3. Multiple DC (Distribution Center) Location
The shorter the distance a package has to ship, the less it costs to ship it. Having multiple DCs strategically placed closest to a company’s target market will allow a brand to deliver quick and inexpensive shipments to their shoppers. DCs are costly investments. Consider outsourcing your logistics to a 3PL (Third Party Logistics Provider) with strategic DCs already in place.
4. Limited Products
Offer free shipping, but only to products with higher margins that can absorb the additional fees. But be wary of which products are selected! Additional hidden costs like oversize charges, assembly fees, and insurance costs can cut too far into a business’s margin to still make a profit.
5. Add a Dollar Minimum
This is another strategy taken straight from Amazon. If a shopper doesn’t have a Prime membership, they can still enjoy Free Shipping by ordering a minimum of $49.

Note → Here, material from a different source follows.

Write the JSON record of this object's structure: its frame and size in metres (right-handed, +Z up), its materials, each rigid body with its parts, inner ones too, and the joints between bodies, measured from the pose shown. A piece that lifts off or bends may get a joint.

Best Practice: Set a dollar minimum close to a shopper’s average order value to encourage customers to add items to their cart. Too low and the brand will lose money. Too high and shoppers won’t be incentivized to spend more.
6. Parcel Invoice Returns
Late shipments, overcharges, and other common mistakes can entitle a business to receive money back from their carriers. Audit parcel invoices or hire a qualified freight invoice audit form to make sure shipping providers are not being overpaid.
7. Least Cost Package Routing
Finding the right carrier that will provide the fastest delivery at the lowest cost requires technology. Explore Transportation Management System (TMS) options or outsource to a 3PL to help find the optimal shipping costs for each package.
Conclusion
Keeping up with rising customer expectations doesn’t have to break the bank. It does however, require some creativity. Any of the strategies above are great ways to deliver a great buying experience while still retaining margin. Finding out which tactic works best for your brand will require testing. Test a free shipping promotion on select items against a minimum dollar for free shipping promotion. Monitor shopping cart abandonment rate, AOV, and conversion rates, and determine which strategy works best.